Stated task
It is required that all of the data be written out exactly.

Data segment
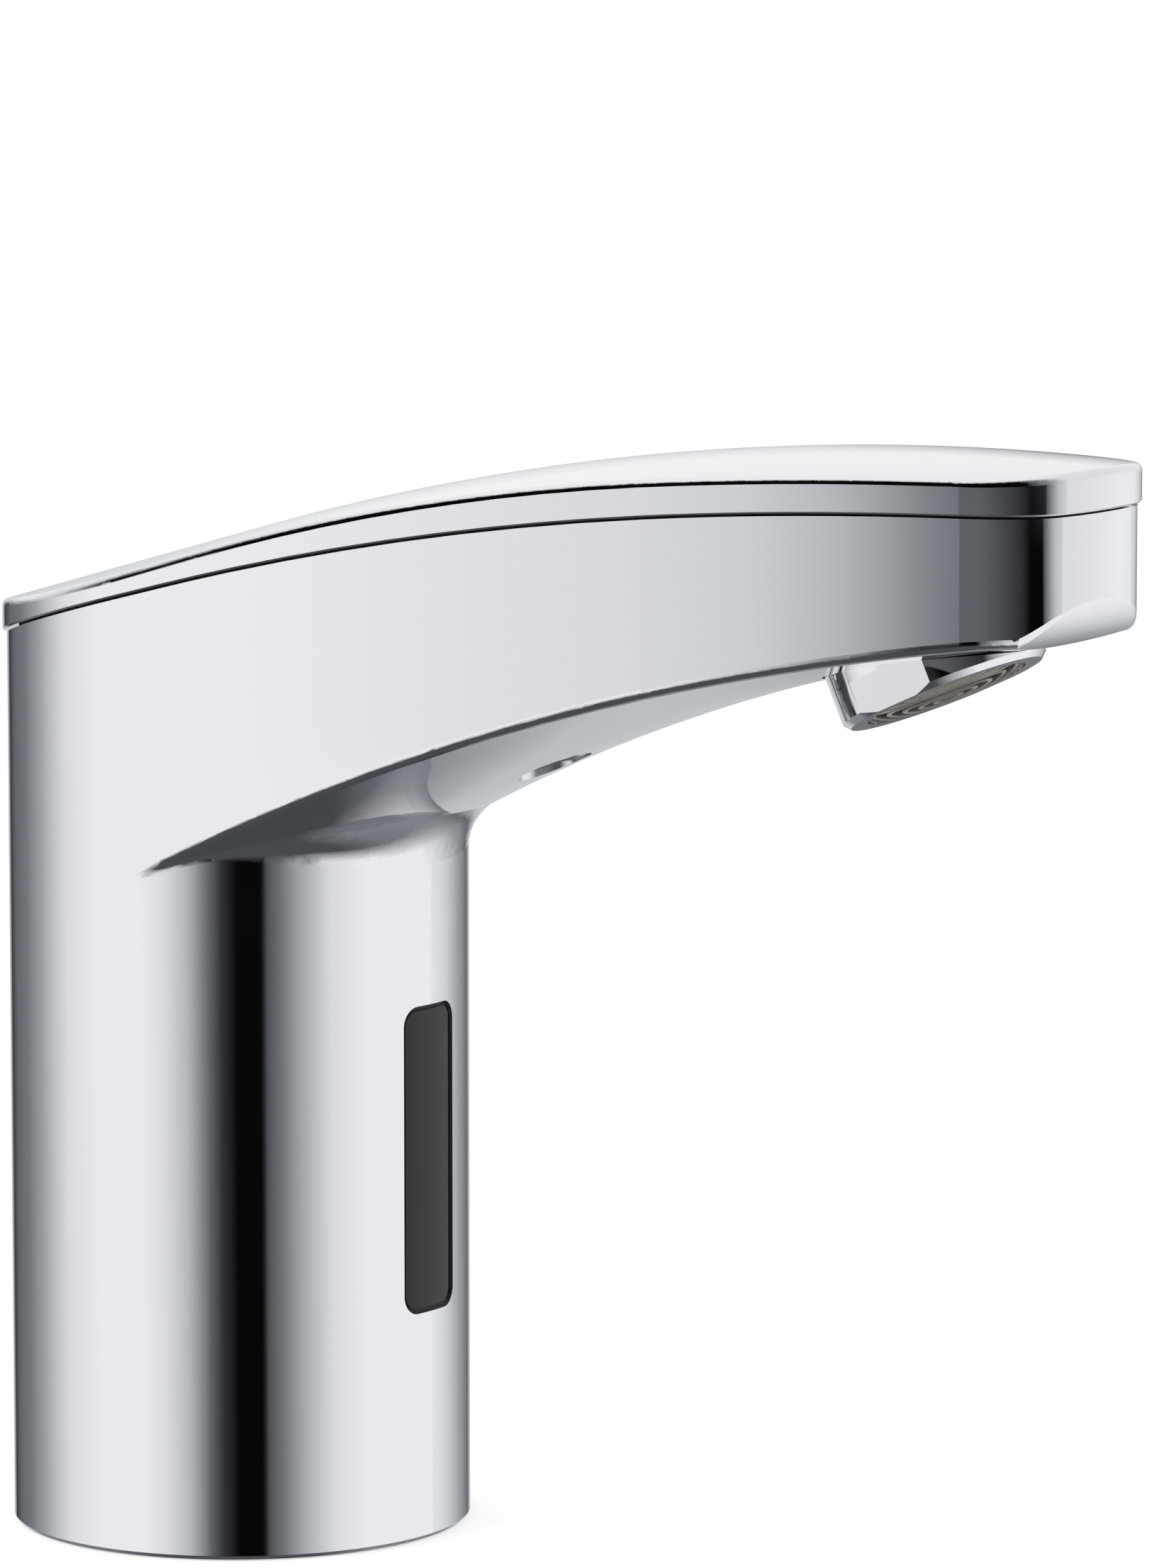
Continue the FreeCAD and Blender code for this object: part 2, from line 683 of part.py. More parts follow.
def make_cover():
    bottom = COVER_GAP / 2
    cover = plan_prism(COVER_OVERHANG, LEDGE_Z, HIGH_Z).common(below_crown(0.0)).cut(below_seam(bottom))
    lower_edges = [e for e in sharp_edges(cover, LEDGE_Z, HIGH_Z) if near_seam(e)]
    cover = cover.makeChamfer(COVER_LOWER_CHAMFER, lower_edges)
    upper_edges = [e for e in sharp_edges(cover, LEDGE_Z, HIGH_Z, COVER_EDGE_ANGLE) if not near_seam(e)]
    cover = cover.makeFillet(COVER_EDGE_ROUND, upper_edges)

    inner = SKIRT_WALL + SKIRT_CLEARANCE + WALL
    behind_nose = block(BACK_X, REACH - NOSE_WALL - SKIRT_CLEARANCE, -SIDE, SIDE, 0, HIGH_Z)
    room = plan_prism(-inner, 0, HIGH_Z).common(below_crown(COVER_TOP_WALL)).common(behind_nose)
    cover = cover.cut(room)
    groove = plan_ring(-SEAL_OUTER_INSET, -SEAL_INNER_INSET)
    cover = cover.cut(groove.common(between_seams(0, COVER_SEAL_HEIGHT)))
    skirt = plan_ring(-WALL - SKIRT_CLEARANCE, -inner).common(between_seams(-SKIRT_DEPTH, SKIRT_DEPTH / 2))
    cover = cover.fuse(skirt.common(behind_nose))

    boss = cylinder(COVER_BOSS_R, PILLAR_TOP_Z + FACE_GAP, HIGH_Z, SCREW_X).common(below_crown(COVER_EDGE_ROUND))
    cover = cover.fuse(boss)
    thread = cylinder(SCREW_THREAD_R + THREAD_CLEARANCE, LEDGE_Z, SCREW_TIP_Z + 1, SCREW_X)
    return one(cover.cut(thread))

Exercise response
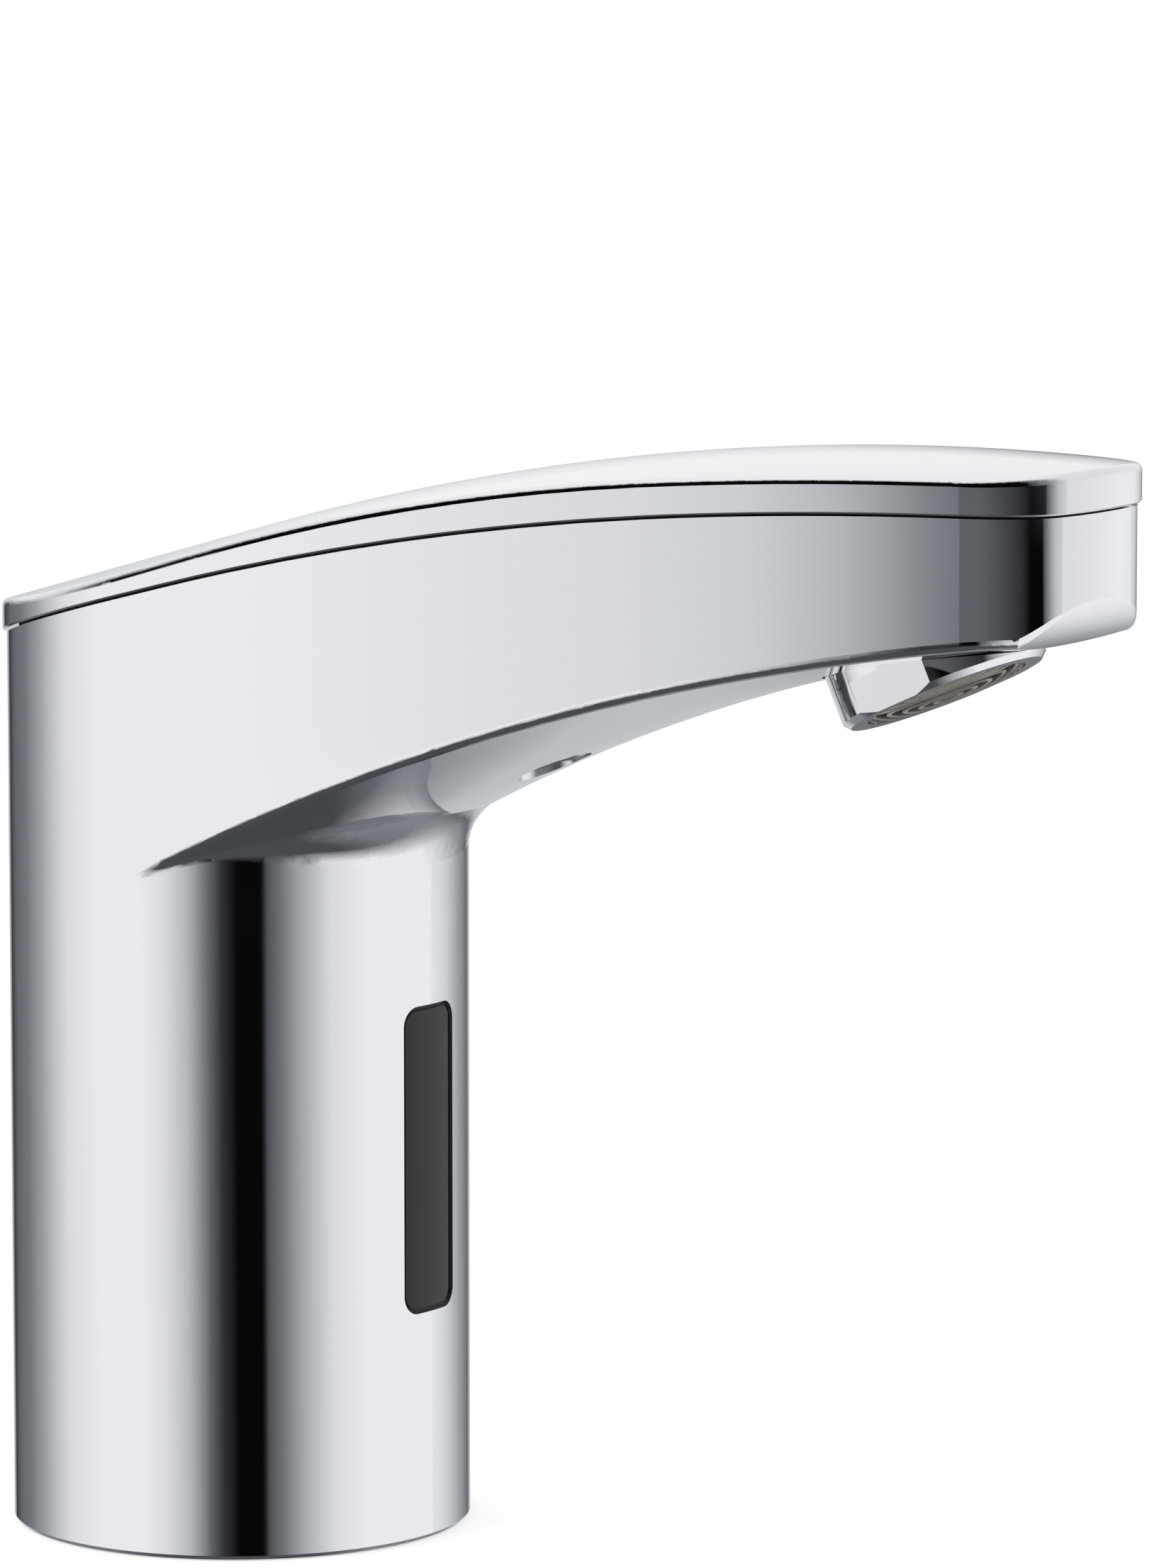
Continue the FreeCAD and Blender code for this object: part 2, from line 683 of part.py. More parts follow.
def make_cover():
    bottom = COVER_GAP / 2
    cover = plan_prism(COVER_OVERHANG, LEDGE_Z, HIGH_Z).common(below_crown(0.0)).cut(below_seam(bottom))
    lower_edges = [e for e in sharp_edges(cover, LEDGE_Z, HIGH_Z) if near_seam(e)]
    cover = cover.makeChamfer(COVER_LOWER_CHAMFER, lower_edges)
    upper_edges = [e for e in sharp_edges(cover, LEDGE_Z, HIGH_Z, COVER_EDGE_ANGLE) if not near_seam(e)]
    cover = cover.makeFillet(COVER_EDGE_ROUND, upper_edges)

    inner = SKIRT_WALL + SKIRT_CLEARANCE + WALL
    behind_nose = block(BACK_X, REACH - NOSE_WALL - SKIRT_CLEARANCE, -SIDE, SIDE, 0, HIGH_Z)
    room = plan_prism(-inner, 0, HIGH_Z).common(below_crown(COVER_TOP_WALL)).common(behind_nose)
    cover = cover.cut(room)
    groove = plan_ring(-SEAL_OUTER_INSET, -SEAL_INNER_INSET)
    cover = cover.cut(groove.common(between_seams(0, COVER_SEAL_HEIGHT)))
    skirt = plan_ring(-WALL - SKIRT_CLEARANCE, -inner).common(between_seams(-SKIRT_DEPTH, SKIRT_DEPTH / 2))
    cover = cover.fuse(skirt.common(behind_nose))

    boss = cylinder(COVER_BOSS_R, PILLAR_TOP_Z + FACE_GAP, HIGH_Z, SCREW_X).common(below_crown(COVER_EDGE_ROUND))
    cover = cover.fuse(boss)
    thread = cylinder(SCREW_THREAD_R + THREAD_CLEARANCE, LEDGE_Z, SCREW_TIP_Z + 1, SCREW_X)
    return one(cover.cut(thread))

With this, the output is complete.